### Given records
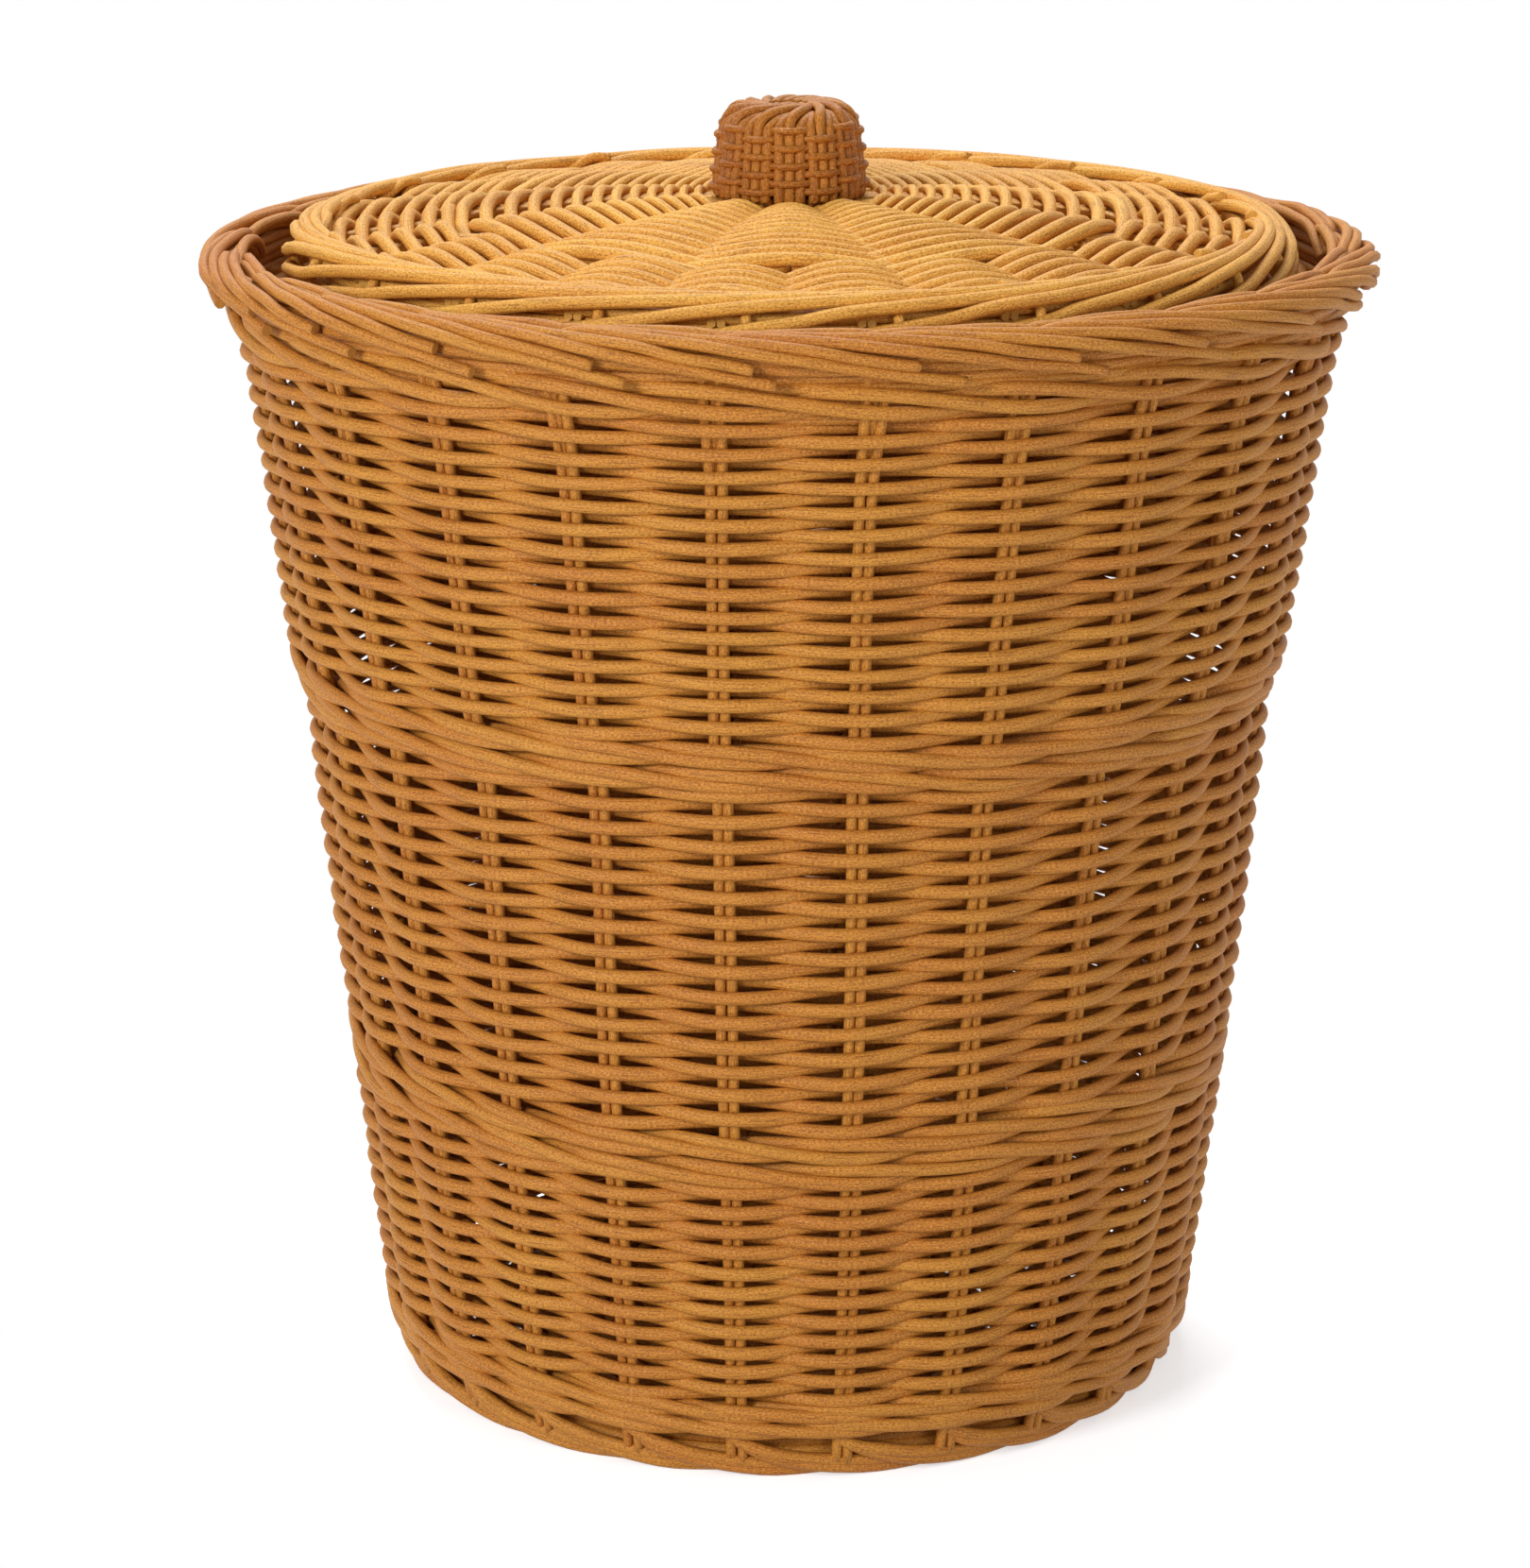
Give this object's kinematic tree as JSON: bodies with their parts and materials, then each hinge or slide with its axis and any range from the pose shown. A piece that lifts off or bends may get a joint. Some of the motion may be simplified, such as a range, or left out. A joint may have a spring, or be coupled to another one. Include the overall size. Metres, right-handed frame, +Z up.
{
  "type": "waste basket",
  "caption": "Round tapered wicker waste basket, open weave between stakes with dense wales, rolled rim and foot, and an inset domed lid with a woven knob",
  "frame": {"origin": "centre of the foot border's underside, on the floor", "axes": "+Z up along the basket's axis; -Y is the side that faces the camera in the picture"},
  "size_m": [0.28, 0.28, 0.3125],
  "materials": {
    "side_cane": "satin, honey-stained round rattan core",
    "lid_cane": "satin, paler honey-stained round rattan core",
    "knob_cane": "satin, darker stained fine rattan core"
  },
  "bodies": {
    "basket": {"stake_pair_01": "side_cane", "stake_pair_02": "side_cane", "stake_pair_03": "side_cane", "stake_pair_04": "side_cane", "stake_pair_05": "side_cane", "stake_pair_06": "side_cane", "stake_pair_07": "side_cane", "stake_pair_08": "side_cane", "stake_pair_09": "side_cane", "stake_pair_10": "side_cane", "stake_pair_11": "side_cane", "stake_pair_12": "side_cane", "stake_pair_13": "side_cane", "stake_pair_14": "side_cane", "stake_pair_15": "side_cane", "stake_pair_16": "side_cane", "stake_pair_17": "side_cane", "stake_pair_18": "side_cane", "stake_pair_19": "side_cane", "stake_pair_20": "side_cane", "stake_pair_21": "side_cane", "stake_pair_22": "side_cane", "stake_pair_23": "side_cane", "stake_pair_24": "side_cane", "foot_border": "side_cane", "base_spokes": "side_cane", "base_weaver_a": "side_cane", "base_weaver_b": "side_cane", "foot_wale": "side_cane", "lower_weaver_a": "side_cane", "lower_weaver_b": "side_cane", "middle_weaver_a": "side_cane", "middle_weaver_b": "side_cane", "upper_weaver_a": "side_cane", "upper_weaver_b": "side_cane", "lower_wale": "side_cane", "middle_wale": "side_cane", "top_wale": "side_cane", "rim_border": "side_cane", "lid_ledge": "side_cane"},
    "lid": {"lid_spokes": "lid_cane", "lid_inner_weaver": "lid_cane", "lid_outer_weaver_a": "lid_cane", "lid_outer_weaver_b": "lid_cane", "lid_border": "lid_cane", "knob_frame": "knob_cane", "knob_weaver": "knob_cane"}
  },
  "joints": [
    {"name": "lid_lift", "type": "slide", "parent": "basket", "child": "lid", "axis": [0, 0, 1], "range_m": [0, 0.3]}
  ]
}
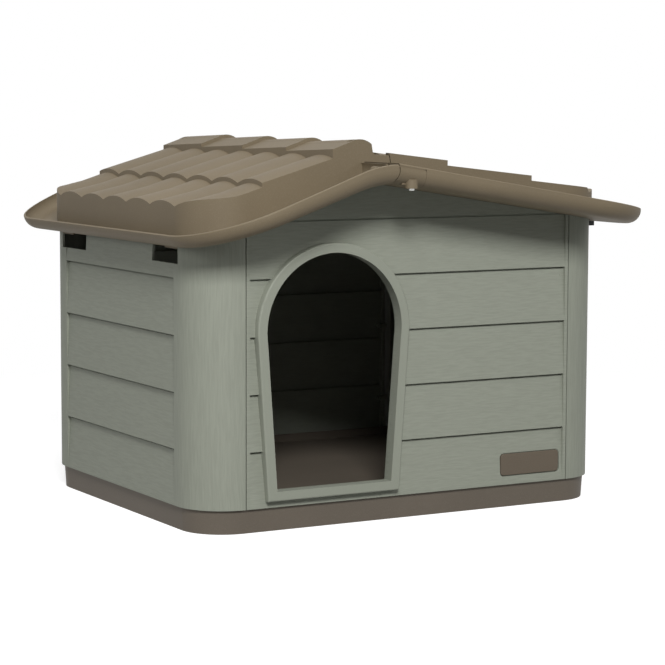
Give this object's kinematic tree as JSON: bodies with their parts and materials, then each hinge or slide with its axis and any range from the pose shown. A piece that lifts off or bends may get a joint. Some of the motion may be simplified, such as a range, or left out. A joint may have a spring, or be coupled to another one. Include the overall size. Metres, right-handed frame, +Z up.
{
  "type": "dog house",
  "caption": "Plastic dog house with planked walls, an arched doorway left of centre, and a tiled roof whose left half hinges open as a lid.",
  "frame": {"origin": "on the ground, under the middle of the floor tray", "axes": "+Z up, +X to the right along the front, and the doorway faces -Y"},
  "size_m": [0.7189, 0.691, 0.511],
  "materials": {
    "wall_plastic": "matte with an embossed wood grain",
    "roof_plastic": "matte, finely speckled",
    "base_plastic": "matte, finely speckled",
    "plate_plastic": "matte",
    "clip_plastic": "matte black",
    "pin_plastic": "matte",
    "screw_steel": "zinc plated"
  },
  "bodies": {
    "house": {"base_tray": "base_plastic", "front_wall": "wall_plastic", "rear_wall": "wall_plastic", "left_wall": "wall_plastic", "right_wall": "wall_plastic", "roof_fixed": "roof_plastic", "hinge_bracket_front": "roof_plastic", "hinge_bracket_rear": "roof_plastic", "hinge_pin_front": "pin_plastic", "hinge_pin_rear": "pin_plastic", "hinge_screw_front": "screw_steel", "hinge_screw_rear": "screw_steel", "roof_clip_front": "clip_plastic", "roof_clip_rear": "clip_plastic", "wall_screws_front": "screw_steel", "wall_screws_rear": "screw_steel", "name_plate": "plate_plastic"},
    "lid": {"roof_lid": "roof_plastic"}
  },
  "joints": [
    {"name": "lid_hinge", "type": "hinge", "parent": "house", "child": "lid", "pos_m": [-0.0995, 0, 0.472], "axis": [0, 1, 0], "range_deg": [0, 110]}
  ]
}
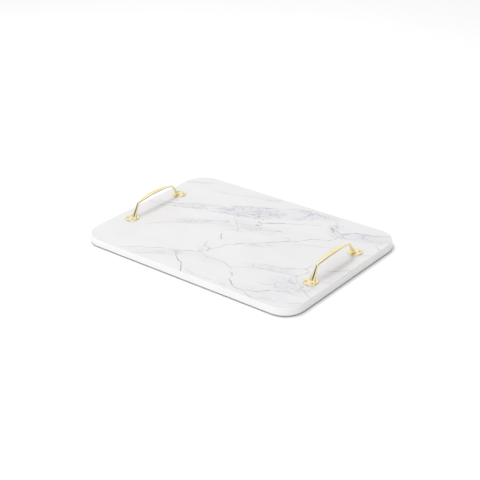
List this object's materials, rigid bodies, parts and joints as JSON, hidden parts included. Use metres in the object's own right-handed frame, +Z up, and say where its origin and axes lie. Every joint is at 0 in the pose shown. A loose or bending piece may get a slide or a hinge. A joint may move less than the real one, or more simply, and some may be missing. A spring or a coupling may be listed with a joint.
{
  "type": "vanity tray",
  "caption": "Flat round-cornered board with a marble-look top, plain white edging and low bow handles at its ends, for standing perfume bottles and toiletries on a dresser.",
  "frame": {"origin": "centre of the footprint, on the surface that the pads stand on", "axes": "+X along the board's long side, +Y across it, +Z up"},
  "size_m": [0.4, 0.28, 0.0418],
  "materials": {
    "marble_print": "satin print with grey-lavender veins",
    "white_edging": "smooth satin",
    "board_core": "raw fibreboard",
    "brown_backing": "brown balancing laminate",
    "polished_brass": "polished",
    "screw_brass": "plated",
    "pad_rubber": "matt"
  },
  "bodies": {
    "root": {"core_board": "board_core", "edge_strip": "white_edging", "marble_top_sheet": "marble_print", "backing_sheet": "brown_backing", "left_handle": "polished_brass", "right_handle": "polished_brass", "left_handle_screw_1": "screw_brass", "left_handle_screw_2": "screw_brass", "left_handle_screw_3": "screw_brass", "left_handle_screw_4": "screw_brass", "right_handle_screw_1": "screw_brass", "right_handle_screw_2": "screw_brass", "right_handle_screw_3": "screw_brass", "right_handle_screw_4": "screw_brass", "front_left_pad": "pad_rubber", "front_right_pad": "pad_rubber", "back_left_pad": "pad_rubber", "back_right_pad": "pad_rubber"}
  },
  "joints": []
}
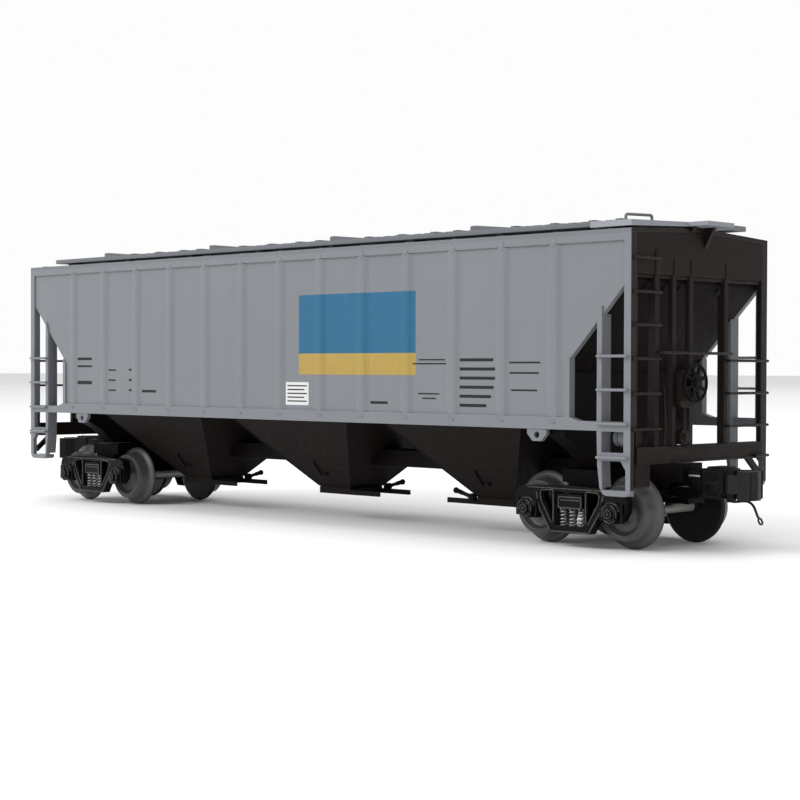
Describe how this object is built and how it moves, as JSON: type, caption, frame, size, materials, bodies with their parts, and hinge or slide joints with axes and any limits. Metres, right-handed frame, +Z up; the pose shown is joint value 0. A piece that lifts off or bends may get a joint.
######
Each line from the one with "List this object's" through the last line of the records must be written out word for word. Include nothing else.

List this object's materials, rigid bodies, parts and joints as JSON, hidden parts included. Use metres in the object's own right-handed frame, +Z up, and say where its origin and axes lie. Every joint is at 0 in the pose shown. A loose or bending piece may get a slide or a hinge. A joint may move less than the real one, or more simply, and some may be missing. A spring or a coupling may be listed with a joint.
{
  "type": "vanity tray",
  "caption": "Flat round-cornered board with a marble-look top, plain white edging and low bow handles at its ends, for standing perfume bottles and toiletries on a dresser.",
  "frame": {"origin": "centre of the footprint, on the surface that the pads stand on", "axes": "+X along the board's long side, +Y across it, +Z up"},
  "size_m": [0.4, 0.28, 0.0418],
  "materials": {
    "marble_print": "satin print with grey-lavender veins",
    "white_edging": "smooth satin",
    "board_core": "raw fibreboard",
    "brown_backing": "brown balancing laminate",
    "polished_brass": "polished",
    "screw_brass": "plated",
    "pad_rubber": "matt"
  },
  "bodies": {
    "root": {"core_board": "board_core", "edge_strip": "white_edging", "marble_top_sheet": "marble_print", "backing_sheet": "brown_backing", "left_handle": "polished_brass", "right_handle": "polished_brass", "left_handle_screw_1": "screw_brass", "left_handle_screw_2": "screw_brass", "left_handle_screw_3": "screw_brass", "left_handle_screw_4": "screw_brass", "right_handle_screw_1": "screw_brass", "right_handle_screw_2": "screw_brass", "right_handle_screw_3": "screw_brass", "right_handle_screw_4": "screw_brass", "front_left_pad": "pad_rubber", "front_right_pad": "pad_rubber", "back_left_pad": "pad_rubber", "back_right_pad": "pad_rubber"}
  },
  "joints": []
}
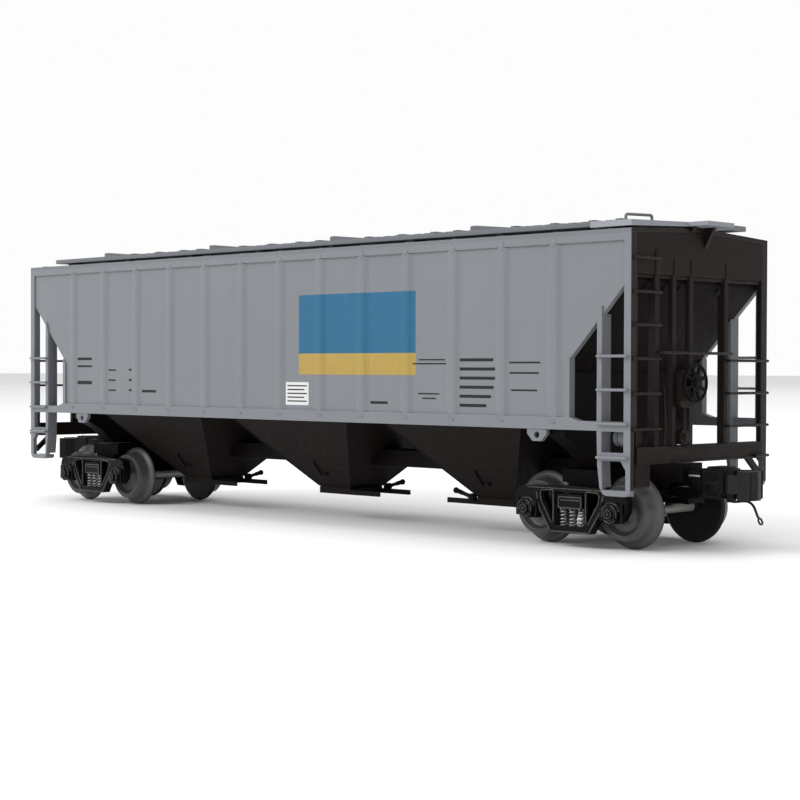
Describe how this object is built and how it moves, as JSON: type, caption, frame, size, materials, bodies with their parts, and hinge or slide joints with axes and any limits. Metres, right-handed frame, +Z up; the pose shown is joint value 0. A piece that lifts off or bends may get a joint.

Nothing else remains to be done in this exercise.